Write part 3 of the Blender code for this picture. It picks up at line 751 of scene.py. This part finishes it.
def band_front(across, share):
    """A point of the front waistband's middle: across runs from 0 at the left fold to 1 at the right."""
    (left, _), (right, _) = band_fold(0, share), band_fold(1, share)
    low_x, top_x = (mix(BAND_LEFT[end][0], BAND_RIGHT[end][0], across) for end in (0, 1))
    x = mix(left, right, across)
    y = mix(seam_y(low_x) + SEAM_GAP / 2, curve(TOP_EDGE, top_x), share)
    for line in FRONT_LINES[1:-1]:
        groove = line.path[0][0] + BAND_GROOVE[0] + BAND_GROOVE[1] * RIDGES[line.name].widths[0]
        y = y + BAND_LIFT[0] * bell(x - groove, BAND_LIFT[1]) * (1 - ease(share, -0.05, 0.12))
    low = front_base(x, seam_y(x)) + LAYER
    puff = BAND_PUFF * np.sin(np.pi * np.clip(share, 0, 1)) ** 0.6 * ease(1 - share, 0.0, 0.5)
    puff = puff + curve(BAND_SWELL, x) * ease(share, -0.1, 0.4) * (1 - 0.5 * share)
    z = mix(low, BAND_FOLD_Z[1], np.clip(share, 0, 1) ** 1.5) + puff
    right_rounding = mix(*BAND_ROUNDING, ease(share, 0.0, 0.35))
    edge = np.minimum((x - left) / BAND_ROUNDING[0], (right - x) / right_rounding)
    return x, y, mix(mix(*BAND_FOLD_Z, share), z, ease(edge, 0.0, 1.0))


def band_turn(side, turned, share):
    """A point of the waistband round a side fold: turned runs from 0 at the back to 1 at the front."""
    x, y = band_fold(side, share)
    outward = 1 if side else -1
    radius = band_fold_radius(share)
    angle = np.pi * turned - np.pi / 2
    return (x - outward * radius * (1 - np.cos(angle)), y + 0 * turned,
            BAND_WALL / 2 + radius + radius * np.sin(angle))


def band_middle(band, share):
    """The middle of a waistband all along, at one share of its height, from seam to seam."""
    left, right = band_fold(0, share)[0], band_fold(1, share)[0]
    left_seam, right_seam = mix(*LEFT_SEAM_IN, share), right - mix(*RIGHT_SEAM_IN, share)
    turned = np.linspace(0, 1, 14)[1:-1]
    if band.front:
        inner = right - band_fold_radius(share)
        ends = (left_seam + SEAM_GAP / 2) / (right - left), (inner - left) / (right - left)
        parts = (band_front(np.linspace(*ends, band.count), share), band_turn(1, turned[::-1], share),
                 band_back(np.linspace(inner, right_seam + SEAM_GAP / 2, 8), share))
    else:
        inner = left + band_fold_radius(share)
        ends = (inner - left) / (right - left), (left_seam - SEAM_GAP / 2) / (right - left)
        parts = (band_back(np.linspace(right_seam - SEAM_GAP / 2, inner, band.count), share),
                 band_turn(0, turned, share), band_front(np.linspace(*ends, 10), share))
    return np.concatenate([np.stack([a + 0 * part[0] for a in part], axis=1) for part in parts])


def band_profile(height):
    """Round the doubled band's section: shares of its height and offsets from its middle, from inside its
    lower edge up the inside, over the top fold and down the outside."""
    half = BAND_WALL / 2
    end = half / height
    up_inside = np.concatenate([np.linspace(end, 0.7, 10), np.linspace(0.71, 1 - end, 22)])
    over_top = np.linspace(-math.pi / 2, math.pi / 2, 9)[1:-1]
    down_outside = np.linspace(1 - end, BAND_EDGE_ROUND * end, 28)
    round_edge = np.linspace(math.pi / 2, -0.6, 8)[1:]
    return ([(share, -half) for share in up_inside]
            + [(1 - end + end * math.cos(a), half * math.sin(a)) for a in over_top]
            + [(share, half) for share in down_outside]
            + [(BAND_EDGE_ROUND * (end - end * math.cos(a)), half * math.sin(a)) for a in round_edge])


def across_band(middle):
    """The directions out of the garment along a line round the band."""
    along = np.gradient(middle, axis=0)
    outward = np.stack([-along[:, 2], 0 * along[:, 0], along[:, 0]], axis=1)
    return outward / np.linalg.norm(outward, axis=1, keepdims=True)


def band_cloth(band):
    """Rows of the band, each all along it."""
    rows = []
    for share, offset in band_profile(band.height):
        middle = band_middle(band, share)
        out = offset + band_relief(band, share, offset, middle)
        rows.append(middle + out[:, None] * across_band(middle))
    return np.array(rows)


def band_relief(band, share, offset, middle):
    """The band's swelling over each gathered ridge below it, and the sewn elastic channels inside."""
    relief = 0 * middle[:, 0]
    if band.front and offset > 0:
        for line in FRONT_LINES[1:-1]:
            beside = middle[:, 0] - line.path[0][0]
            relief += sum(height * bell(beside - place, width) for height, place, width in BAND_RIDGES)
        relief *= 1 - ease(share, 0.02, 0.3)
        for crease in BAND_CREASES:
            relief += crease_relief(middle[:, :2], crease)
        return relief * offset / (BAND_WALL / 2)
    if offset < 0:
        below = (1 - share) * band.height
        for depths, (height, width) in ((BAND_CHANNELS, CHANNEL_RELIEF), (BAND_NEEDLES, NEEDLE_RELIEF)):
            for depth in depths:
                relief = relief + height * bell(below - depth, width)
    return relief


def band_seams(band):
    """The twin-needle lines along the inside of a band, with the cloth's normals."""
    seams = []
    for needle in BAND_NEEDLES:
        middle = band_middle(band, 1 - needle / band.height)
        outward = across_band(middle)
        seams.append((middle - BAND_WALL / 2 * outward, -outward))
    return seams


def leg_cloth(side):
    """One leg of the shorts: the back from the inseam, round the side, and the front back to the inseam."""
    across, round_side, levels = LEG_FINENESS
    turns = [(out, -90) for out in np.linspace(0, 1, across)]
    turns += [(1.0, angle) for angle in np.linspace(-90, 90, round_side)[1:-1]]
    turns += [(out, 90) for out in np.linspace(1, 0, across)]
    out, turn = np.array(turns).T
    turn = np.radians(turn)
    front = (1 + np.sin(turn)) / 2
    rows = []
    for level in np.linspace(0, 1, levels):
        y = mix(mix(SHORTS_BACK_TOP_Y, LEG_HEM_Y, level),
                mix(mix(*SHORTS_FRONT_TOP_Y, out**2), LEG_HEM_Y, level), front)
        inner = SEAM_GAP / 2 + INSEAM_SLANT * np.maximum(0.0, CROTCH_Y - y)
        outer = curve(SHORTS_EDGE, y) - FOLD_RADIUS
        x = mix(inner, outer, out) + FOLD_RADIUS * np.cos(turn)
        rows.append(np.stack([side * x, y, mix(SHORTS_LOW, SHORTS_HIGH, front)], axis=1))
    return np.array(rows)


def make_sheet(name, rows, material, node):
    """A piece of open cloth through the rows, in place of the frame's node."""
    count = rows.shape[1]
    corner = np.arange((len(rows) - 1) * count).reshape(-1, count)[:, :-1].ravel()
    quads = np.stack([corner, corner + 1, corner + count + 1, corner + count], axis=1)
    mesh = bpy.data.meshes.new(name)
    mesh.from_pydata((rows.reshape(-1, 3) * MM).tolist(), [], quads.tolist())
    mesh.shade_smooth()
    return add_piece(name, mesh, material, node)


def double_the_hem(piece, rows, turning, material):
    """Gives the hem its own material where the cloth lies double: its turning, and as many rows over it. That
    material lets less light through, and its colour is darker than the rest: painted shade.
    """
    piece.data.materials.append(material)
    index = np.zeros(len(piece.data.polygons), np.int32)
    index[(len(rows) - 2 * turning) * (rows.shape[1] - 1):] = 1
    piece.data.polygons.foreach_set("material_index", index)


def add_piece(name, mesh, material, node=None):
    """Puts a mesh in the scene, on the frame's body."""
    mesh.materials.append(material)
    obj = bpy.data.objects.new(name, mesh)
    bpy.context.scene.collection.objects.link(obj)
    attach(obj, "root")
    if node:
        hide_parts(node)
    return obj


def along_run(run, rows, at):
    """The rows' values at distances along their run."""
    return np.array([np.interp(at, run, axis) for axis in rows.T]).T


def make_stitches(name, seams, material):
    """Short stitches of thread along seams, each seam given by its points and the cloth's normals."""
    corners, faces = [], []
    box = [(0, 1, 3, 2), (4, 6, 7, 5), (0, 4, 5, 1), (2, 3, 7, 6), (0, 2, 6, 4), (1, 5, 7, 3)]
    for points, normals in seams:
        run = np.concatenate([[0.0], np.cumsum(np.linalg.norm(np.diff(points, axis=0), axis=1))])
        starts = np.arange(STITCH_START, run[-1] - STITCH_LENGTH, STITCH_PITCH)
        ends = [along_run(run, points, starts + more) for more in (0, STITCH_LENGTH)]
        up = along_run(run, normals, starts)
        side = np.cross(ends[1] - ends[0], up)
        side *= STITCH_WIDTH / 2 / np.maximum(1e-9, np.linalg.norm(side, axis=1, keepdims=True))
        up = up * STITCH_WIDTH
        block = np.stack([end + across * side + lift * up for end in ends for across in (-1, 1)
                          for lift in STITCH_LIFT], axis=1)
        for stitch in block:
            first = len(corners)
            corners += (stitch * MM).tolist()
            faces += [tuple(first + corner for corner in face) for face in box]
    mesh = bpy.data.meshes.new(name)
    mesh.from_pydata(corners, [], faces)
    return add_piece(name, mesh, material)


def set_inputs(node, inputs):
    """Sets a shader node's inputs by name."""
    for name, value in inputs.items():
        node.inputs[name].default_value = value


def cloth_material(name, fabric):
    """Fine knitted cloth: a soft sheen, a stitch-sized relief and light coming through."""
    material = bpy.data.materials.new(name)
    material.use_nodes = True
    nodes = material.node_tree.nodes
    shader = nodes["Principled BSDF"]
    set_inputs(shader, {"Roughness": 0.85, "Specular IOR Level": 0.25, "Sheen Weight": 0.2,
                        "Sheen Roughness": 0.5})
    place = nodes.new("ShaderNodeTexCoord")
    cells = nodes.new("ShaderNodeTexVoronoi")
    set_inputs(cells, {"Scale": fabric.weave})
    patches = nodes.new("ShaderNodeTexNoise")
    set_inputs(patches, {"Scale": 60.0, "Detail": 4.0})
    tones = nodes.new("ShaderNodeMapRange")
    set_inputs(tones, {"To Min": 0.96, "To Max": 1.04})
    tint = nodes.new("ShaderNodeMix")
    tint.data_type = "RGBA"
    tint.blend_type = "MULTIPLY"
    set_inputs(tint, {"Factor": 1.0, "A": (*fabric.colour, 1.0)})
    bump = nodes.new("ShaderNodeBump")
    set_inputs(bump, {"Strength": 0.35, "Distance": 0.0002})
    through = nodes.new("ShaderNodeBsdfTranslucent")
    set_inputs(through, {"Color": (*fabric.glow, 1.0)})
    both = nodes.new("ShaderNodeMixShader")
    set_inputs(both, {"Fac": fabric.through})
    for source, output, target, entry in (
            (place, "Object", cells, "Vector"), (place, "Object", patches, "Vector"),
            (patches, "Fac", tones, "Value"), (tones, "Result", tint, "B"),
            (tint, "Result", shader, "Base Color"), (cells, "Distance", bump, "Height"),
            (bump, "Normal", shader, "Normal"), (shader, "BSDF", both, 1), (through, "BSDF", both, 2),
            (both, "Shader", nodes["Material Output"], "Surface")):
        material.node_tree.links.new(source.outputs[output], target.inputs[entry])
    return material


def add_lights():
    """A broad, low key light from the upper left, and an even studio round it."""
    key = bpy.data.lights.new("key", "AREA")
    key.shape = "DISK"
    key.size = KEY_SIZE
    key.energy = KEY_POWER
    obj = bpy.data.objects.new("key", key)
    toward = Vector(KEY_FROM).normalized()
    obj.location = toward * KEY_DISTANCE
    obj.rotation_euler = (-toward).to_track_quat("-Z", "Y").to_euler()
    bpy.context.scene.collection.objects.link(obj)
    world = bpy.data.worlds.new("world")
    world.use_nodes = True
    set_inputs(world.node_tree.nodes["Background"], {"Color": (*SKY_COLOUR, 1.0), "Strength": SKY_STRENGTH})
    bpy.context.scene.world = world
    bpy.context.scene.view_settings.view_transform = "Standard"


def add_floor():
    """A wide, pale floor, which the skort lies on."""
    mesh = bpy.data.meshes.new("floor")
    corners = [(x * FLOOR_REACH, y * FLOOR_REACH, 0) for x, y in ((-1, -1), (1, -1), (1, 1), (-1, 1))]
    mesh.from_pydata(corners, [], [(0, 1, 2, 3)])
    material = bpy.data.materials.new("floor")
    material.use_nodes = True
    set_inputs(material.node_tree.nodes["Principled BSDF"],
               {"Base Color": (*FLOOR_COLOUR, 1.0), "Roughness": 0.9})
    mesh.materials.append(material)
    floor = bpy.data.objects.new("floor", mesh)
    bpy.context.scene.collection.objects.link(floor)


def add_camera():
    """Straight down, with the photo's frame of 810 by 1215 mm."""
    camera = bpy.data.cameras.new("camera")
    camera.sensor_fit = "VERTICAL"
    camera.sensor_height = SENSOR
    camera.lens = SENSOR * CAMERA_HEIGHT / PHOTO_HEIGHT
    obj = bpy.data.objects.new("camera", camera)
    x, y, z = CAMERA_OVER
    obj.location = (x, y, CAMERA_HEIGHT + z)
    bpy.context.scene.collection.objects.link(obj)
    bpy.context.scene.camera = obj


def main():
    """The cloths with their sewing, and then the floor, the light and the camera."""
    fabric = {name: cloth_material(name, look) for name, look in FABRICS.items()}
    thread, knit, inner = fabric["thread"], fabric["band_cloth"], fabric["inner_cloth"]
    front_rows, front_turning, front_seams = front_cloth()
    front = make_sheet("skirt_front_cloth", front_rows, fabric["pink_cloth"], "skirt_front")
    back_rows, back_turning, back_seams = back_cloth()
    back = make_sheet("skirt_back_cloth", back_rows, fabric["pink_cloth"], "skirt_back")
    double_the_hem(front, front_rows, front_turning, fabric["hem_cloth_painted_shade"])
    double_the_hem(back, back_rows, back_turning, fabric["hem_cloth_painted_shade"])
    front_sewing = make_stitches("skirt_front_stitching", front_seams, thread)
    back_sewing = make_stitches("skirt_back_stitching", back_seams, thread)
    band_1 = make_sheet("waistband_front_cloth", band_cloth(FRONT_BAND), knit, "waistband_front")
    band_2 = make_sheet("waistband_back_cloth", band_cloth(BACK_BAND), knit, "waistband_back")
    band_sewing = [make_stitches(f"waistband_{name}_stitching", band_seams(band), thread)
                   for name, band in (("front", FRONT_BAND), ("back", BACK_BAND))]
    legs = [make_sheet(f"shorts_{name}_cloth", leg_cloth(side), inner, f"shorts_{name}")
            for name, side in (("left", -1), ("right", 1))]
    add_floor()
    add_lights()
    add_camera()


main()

######

▶ [Directions]: Extract from the listing above the lines between the line containing "hide_parts(node)" and the line containing "return np.array([np.interp(at, run, axis)", keeping both of those lines. Output nothing else.

▶ [Correct result]:
        hide_parts(node)
    return obj


def along_run(run, rows, at):
    """The rows' values at distances along their run."""
    return np.array([np.interp(at, run, axis) for axis in rows.T]).T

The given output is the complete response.